Q: What is farmer cheese, and why does it have little or no calcium?
A: Also known as dry curd cottage cheese or baker cheese, this soft cheese is made from milk that is cultured (to curdle it) and then pressed to separate out the liquid whey, leaving behind the solid curds. It has little or no calcium because the calcium drains away with the liquid. So, too, does most of the lactose (milk sugar), making it a good option for people with lactose intolerance.
In effect, farmer cheese is just cottage cheese that is pressed to remove most of the moisture. (Cottage cheese has more calcium because it retains more of the liquid.)

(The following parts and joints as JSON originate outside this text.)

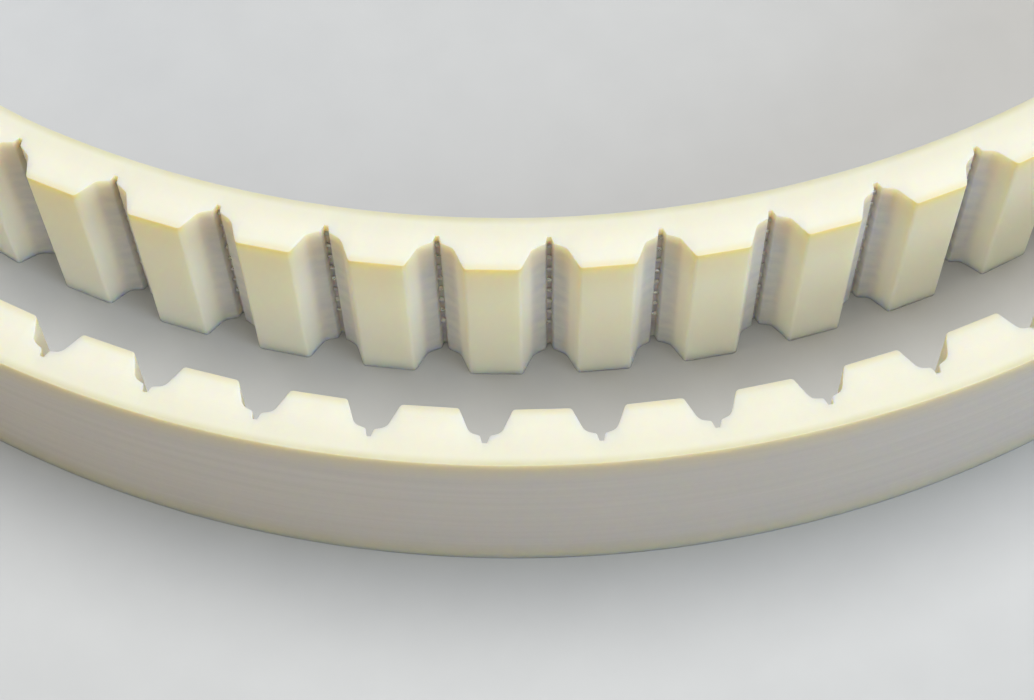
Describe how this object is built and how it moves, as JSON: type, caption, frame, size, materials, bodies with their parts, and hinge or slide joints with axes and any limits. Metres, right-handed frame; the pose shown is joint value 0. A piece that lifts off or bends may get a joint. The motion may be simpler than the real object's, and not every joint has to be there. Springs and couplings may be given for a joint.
{
  "type": "timing belt",
  "caption": "Endless toothed drive belt in cream polyurethane with steel tension cords, 5 mm pitch and 10 mm wide, standing on edge in a relaxed kidney loop.",
  "frame": {"origin": "middle of the loop's bounding box, on the slit edge that the belt stands on", "axes": "+Z across the belt's width, from one slit edge to the other; +X along the loop's long side; the front strand, whose teeth point to +Y, is at the lowest Y"},
  "size_m": [0.1456, 0.0798, 0.01],
  "materials": {
    "polyurethane": "satin, slightly translucent cast polyurethane, matt on the cut edges",
    "steel_cord": "bright stranded steel wire"
  },
  "bodies": {
    "root": {"belt_body": "polyurethane", "tension_cord_s": "steel_cord", "tension_cord_z": "steel_cord"}
  },
  "joints": []
}
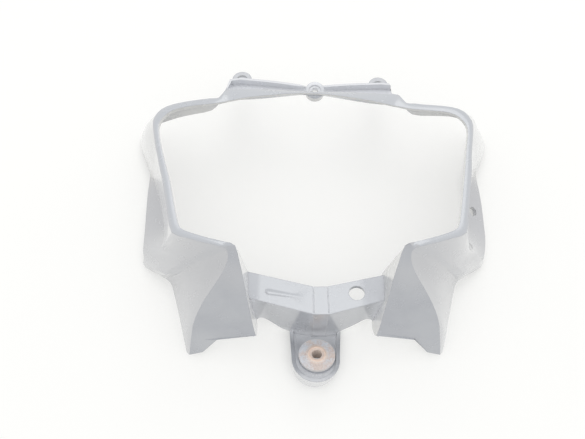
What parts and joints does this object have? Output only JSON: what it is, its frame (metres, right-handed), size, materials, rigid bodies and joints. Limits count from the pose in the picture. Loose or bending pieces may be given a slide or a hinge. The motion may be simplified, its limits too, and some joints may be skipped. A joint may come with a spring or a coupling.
{
  "type": "motorbike headlight cowl",
  "caption": "One-piece moulded surround for a motorbike headlight, with an open front, side cheeks, a crossbar and a tab with a flanged steel collar.",
  "frame": {"origin": "on the plane the cowl lies on, under the middle of its bounding box", "axes": "+X to the cowl's right as seen from the front, +Y towards the screw ears at the top, +Z out of the front of the headlight opening"},
  "size_m": [0.2638, 0.2252, 0.075],
  "materials": {
    "cowl_plastic": null,
    "grommet_rubber": "matt dark rubber",
    "collar_steel": "zinc-plated steel, mostly gone to brown and orange rust"
  },
  "bodies": {
    "root": {"cowl": "cowl_plastic", "mount_grommet": "grommet_rubber", "mount_collar": "collar_steel"}
  },
  "joints": []
}
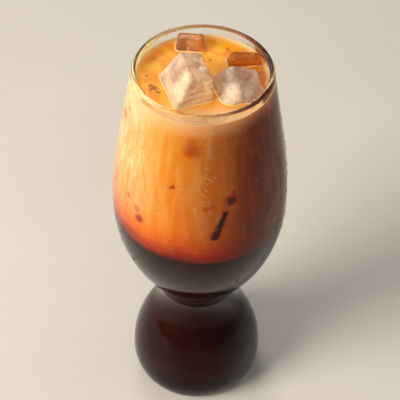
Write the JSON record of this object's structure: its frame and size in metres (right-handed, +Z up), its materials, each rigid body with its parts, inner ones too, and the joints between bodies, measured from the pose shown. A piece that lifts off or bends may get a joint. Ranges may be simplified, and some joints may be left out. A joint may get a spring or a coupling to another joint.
{
  "type": "thai iced tea",
  "caption": "Iced tea in a gourd-shaped glass: dark tea below, orange milk tea above, blocks of melting ice standing out of the surface.",
  "frame": {"origin": "centre of the foot ring, on the surface that the glass stands on", "axes": "+Z up along the glass's axis; -Y towards the side that the picture shows"},
  "size_m": [0.08, 0.08, 0.2032],
  "materials": {
    "glass": "clear, polished",
    "dark_tea": "clear dark brown liquid",
    "milk_tea": "cloudy orange liquid",
    "ice": "wet, melting"
  },
  "bodies": {
    "root": {"glass": "glass", "tea_layer": "dark_tea", "milk_layer": "milk_tea", "ice_centre": "ice", "ice_right": "ice", "ice_back_left": "ice", "ice_back_right": "ice"}
  },
  "joints": []
}
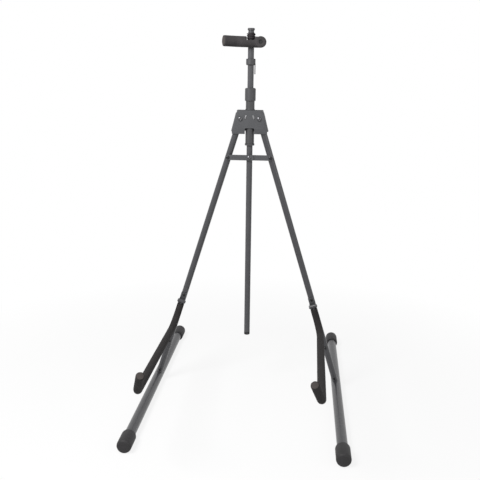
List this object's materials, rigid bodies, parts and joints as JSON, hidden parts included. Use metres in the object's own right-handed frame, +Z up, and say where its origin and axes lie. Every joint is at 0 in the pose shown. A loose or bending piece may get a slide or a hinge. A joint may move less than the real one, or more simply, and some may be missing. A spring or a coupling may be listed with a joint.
{
  "type": "double bass stand",
  "caption": "Folding A-frame stand that holds an upright double bass on padded arms, with a height-adjustable padded neck rest.",
  "frame": {"origin": "middle of the outline, on the floor", "axes": "+Z up, -Y towards the player's side where the arms reach, +X right as seen from there"},
  "size_m": [0.6252, 0.995, 1.1202],
  "materials": {
    "tube_paint": "semi-gloss dark grey paint",
    "plate_paint": "satin dark grey paint",
    "black_plastic": "moulded",
    "rubber": "matte",
    "foam": "closed-cell foam",
    "bolt_steel": "zinc plated",
    "black_screw": "black oxide",
    "cord": "wound cord"
  },
  "bodies": {
    "stand": {"guide_sleeve": "tube_paint", "lower_bush": "black_plastic", "clamp_collet": "black_plastic", "head_front_plate": "plate_paint", "head_back_plate": "plate_paint", "leg_pivot_bolt_left": "bolt_steel", "leg_pivot_bolt_right": "bolt_steel", "leg_pivot_nut_left": "bolt_steel", "leg_pivot_nut_right": "bolt_steel", "pivot_spacer_front_left": "black_plastic", "pivot_spacer_front_right": "black_plastic", "pivot_spacer_rear_left": "black_plastic", "pivot_spacer_rear_right": "black_plastic"},
    "clamp": {"clamp_collar": "black_plastic"},
    "mast": {"mast_tube": "tube_paint", "mast_end_plug": "rubber", "mast_spigot": "bolt_steel", "neck_clamp_collar": "black_plastic", "lever_pin": "bolt_steel"},
    "lever": {"clamp_lever": "black_plastic"},
    "neck": {"neck_post": "tube_paint", "post_knob": "black_plastic", "neck_rod": "tube_paint", "neck_foam": "foam", "neck_cord": "cord"},
    "leg_left": {"leg_tube_left": "tube_paint", "leg_plug_left": "bolt_steel", "middle_screw_left": "black_screw", "foot_screw_left": "black_screw", "foot_tube_left": "tube_paint", "foot_cap_front_left": "rubber", "foot_cap_rear_left": "rubber", "brace_bolt_left": "bolt_steel", "brace_spacer": "black_plastic", "arm_bracket_left": "plate_paint", "arm_screw_left": "black_screw", "arm_pin_left": "bolt_steel", "arm_pin_nut_left": "bolt_steel"},
    "leg_right": {"leg_tube_right": "tube_paint", "leg_plug_right": "bolt_steel", "middle_screw_right": "black_screw", "foot_screw_right": "black_screw", "foot_tube_right": "tube_paint", "foot_cap_front_right": "rubber", "foot_cap_rear_right": "rubber", "brace_bolt_right": "bolt_steel", "arm_bracket_right": "plate_paint", "arm_screw_right": "black_screw", "arm_pin_right": "bolt_steel", "arm_pin_nut_right": "bolt_steel"},
    "brace_left": {"brace_bar_left": "plate_paint", "brace_centre_rivet": "bolt_steel"},
    "brace_right": {"brace_bar_right": "plate_paint"},
    "arm_left": {"arm_rod_left": "tube_paint", "arm_foam_left": "foam"},
    "arm_right": {"arm_rod_right": "tube_paint", "arm_foam_right": "foam"}
  },
  "joints": [
    {"name": "mast_height", "type": "slide", "parent": "stand", "child": "mast", "axis": [0, 0, 1], "range_m": [-0.036, 0.4]},
    {"name": "clamp_twist", "type": "hinge", "parent": "stand", "child": "clamp", "pos_m": [0, 0.09754, 0.93], "axis": [0, 0, 1], "range_deg": [0, 120]},
    {"name": "lever_swing", "type": "hinge", "parent": "mast", "child": "lever", "pos_m": [0.0124, 0.09754, 1.0203], "axis": [0, -1, 0], "range_deg": [0, 90]},
    {"name": "neck_turn", "type": "hinge", "parent": "mast", "child": "neck", "pos_m": [0, 0.09754, 1.0258], "axis": [0, 0, 1], "range_deg": [-180, 180]},
    {"name": "leg_fold", "type": "hinge", "parent": "stand", "child": "leg_right", "pos_m": [0.028, 0.09754, 0.86347], "axis": [0, 1, 0], "range_deg": [0, 17.4]},
    {"name": "leg_fold_left", "type": "hinge", "parent": "stand", "child": "leg_left", "pos_m": [-0.028, 0.09754, 0.86347], "axis": [0, 1, 0], "range_deg": [-17.4, 0]},
    {"name": "brace_fold_right", "type": "hinge", "parent": "leg_right", "child": "brace_right", "pos_m": [0.06388, 0.09754, 0.74896], "axis": [0, 1, 0], "range_deg": [-81.5, 0]},
    {"name": "brace_fold_left", "type": "hinge", "parent": "leg_left", "child": "brace_left", "pos_m": [-0.06388, 0.09754, 0.74896], "axis": [0, 1, 0], "range_deg": [0, 81.5]},
    {"name": "arm_fold_right", "type": "hinge", "parent": "leg_right", "child": "arm_right", "pos_m": [0.20772, 0.07624, 0.28997], "axis": [-0.9542, 0, -0.299], "range_deg": [0, 80]},
    {"name": "arm_fold_left", "type": "hinge", "parent": "leg_left", "child": "arm_left", "pos_m": [-0.20772, 0.07624, 0.28997], "axis": [-0.9542, 0, 0.299], "range_deg": [0, 80]}
  ],
  "couplings": [
    {"joint": "leg_fold_left", "follows": "leg_fold", "ratio": -1},
    {"joint": "brace_fold_right", "follows": "leg_fold", "ratio": -4.6785},
    {"joint": "brace_fold_left", "follows": "leg_fold", "ratio": 4.6785}
  ]
}
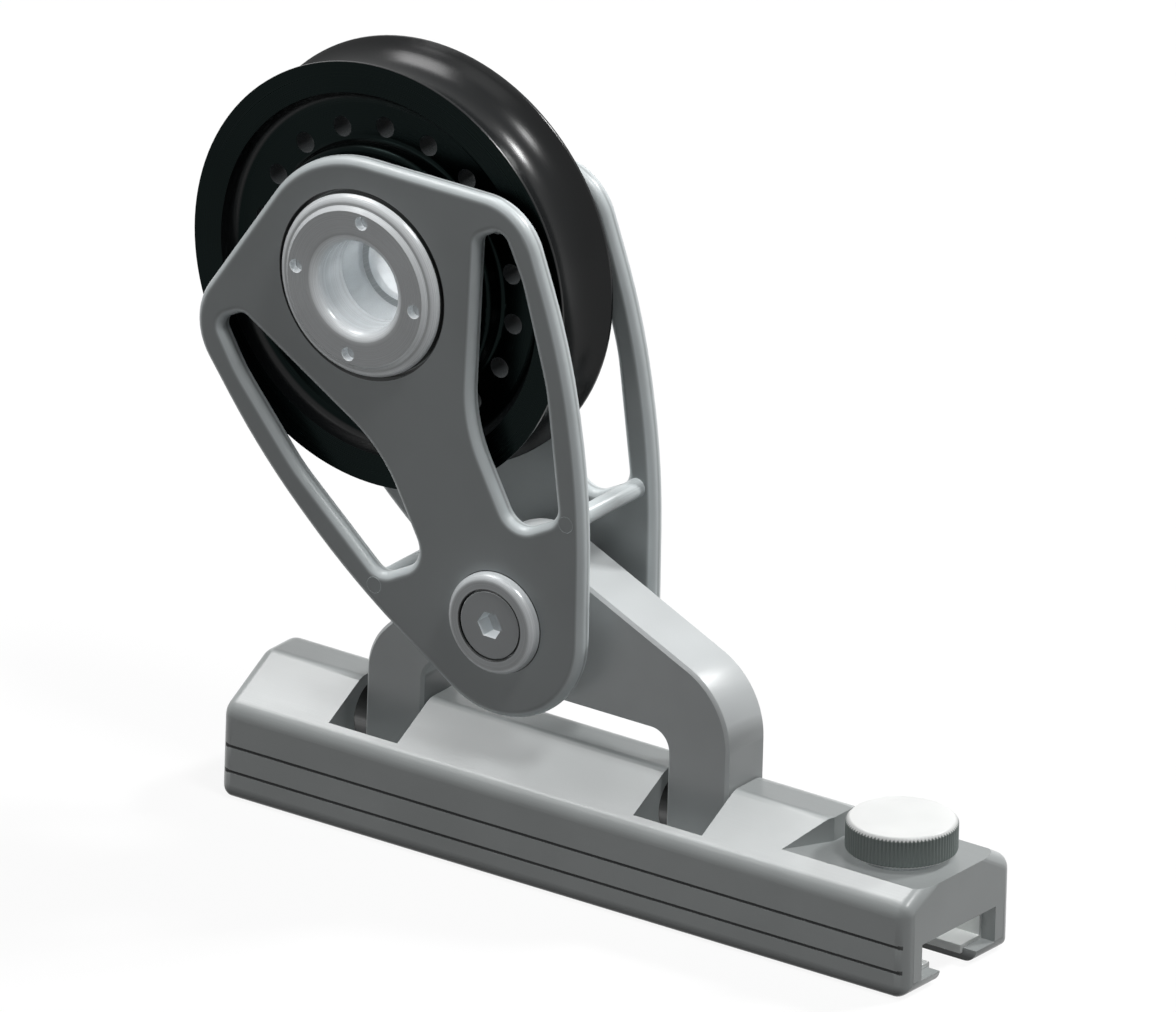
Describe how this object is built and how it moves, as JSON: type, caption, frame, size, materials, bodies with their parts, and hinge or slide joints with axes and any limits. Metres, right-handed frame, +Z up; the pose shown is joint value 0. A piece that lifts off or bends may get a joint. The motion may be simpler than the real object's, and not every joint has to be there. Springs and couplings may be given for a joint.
{
  "type": "genoa car",
  "caption": "Track car with a bridge that carries a tilting lead block: two slotted cheeks round a large sheave on a hollow axle, and a knurled plunger stop at one end.",
  "frame": {"origin": "middle of the car's sole, on the track's centre plane", "axes": "+X along the track towards the plunger, +Y across the track away from the viewer, +Z up from the deck"},
  "size_m": [0.2509, 0.0498, 0.2198],
  "materials": {
    "car_grey": "clear anodised, satin",
    "cheek_grey": "hard anodised dark grey, satin, with polished round edges",
    "bridge_grey": "hard anodised grey, satin",
    "sheave_black": "hard anodised black, semi-gloss",
    "nut_bright": "turned and polished",
    "bright_steel": "polished stainless",
    "bolt_grey": "dark satin",
    "fastener_steel": "stainless, plain",
    "spring_steel": "drawn wire",
    "knob_metal": "clear anodised, fluted side",
    "liner_white": "low-friction acetal, satin",
    "bearing_dark": "filled bearing plastic, satin",
    "roller_plastic": "high-load bearing plastic, satin"
  },
  "bodies": {
    "car": {"car_body": "car_grey", "slide_liner_near": "liner_white", "slide_liner_far": "liner_white", "liner_screws": "fastener_steel", "bridge": "bridge_grey", "bridge_screws": "fastener_steel", "bridge_bush_near": "bearing_dark", "bridge_bush_far": "bearing_dark", "plunger_housing": "bright_steel"},
    "plunger": {"plunger_pin": "bright_steel", "plunger_spring": "spring_steel", "plunger_knob": "knob_metal", "knob_grub_screw": "fastener_steel"},
    "block": {"pivot_sleeve": "bright_steel", "pivot_washer_near": "bearing_dark", "pivot_washer_far": "bearing_dark", "pivot_collar_near": "bright_steel", "pivot_collar_far": "bright_steel", "pivot_bolt": "bolt_grey", "pivot_nut": "bolt_grey", "cheek_near": "cheek_grey", "cheek_far": "cheek_grey", "spacer_left": "cheek_grey", "spacer_right": "cheek_grey", "hollow_axle": "bright_steel", "axle_nut_near": "nut_bright", "axle_nut_far": "nut_bright"},
    "sheave_wheel": {"sheave": "sheave_black", "bearing_cover_near": "bearing_dark", "bearing_cover_far": "bearing_dark"},
    "roller_set": {"bearing_rollers": "roller_plastic", "roller_cage": "bearing_dark"}
  },
  "joints": [
    {"name": "block_pivot", "type": "hinge", "parent": "car", "child": "block", "pos_m": [-0.0278, 0, 0.0721], "axis": [0, 1, 0], "range_deg": [-10.8, 46]},
    {"name": "sheave_spin", "type": "hinge", "parent": "block", "child": "sheave_wheel", "pos_m": [-0.07547, 0, 0.15864], "axis": [0, 1, 0], "continuous": true},
    {"name": "roller_orbit", "type": "hinge", "parent": "block", "child": "roller_set", "pos_m": [-0.07547, 0, 0.15864], "axis": [0, 1, 0], "continuous": true},
    {"name": "plunger_lift", "type": "slide", "parent": "car", "child": "plunger", "axis": [0, 0, 1], "range_m": [0, 0.007], "stiffness_N_per_m": 500, "springref_m": -0.008, "deforming": ["plunger_spring"]}
  ],
  "couplings": [
    {"joint": "roller_orbit", "follows": "sheave_spin", "ratio": 0.5519}
  ]
}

An ounce (two tablespoons) of farmer cheese has about 40 to 50 calories (compared to 75 to 130 in most cheeses), 2 to 3 grams of fat, 3 grams of protein and little cholesterol. It has half the calories and less than one-third the fat of regular cream cheese. Farmer cheese has less sodium than other cheeses— about 120 milligrams per ounce; no-salt- added versions are also available.
There are many variations, made from different milk sources (cow, sheep, goat) and with different textures and flavors. But the cheese is generally mild and moist, yet still dry enough to slice or crumble. You can use it as a substitute for cream cheese, ricotta or feta cheese in recipes; sprinkle it over salads, or spread it on bread.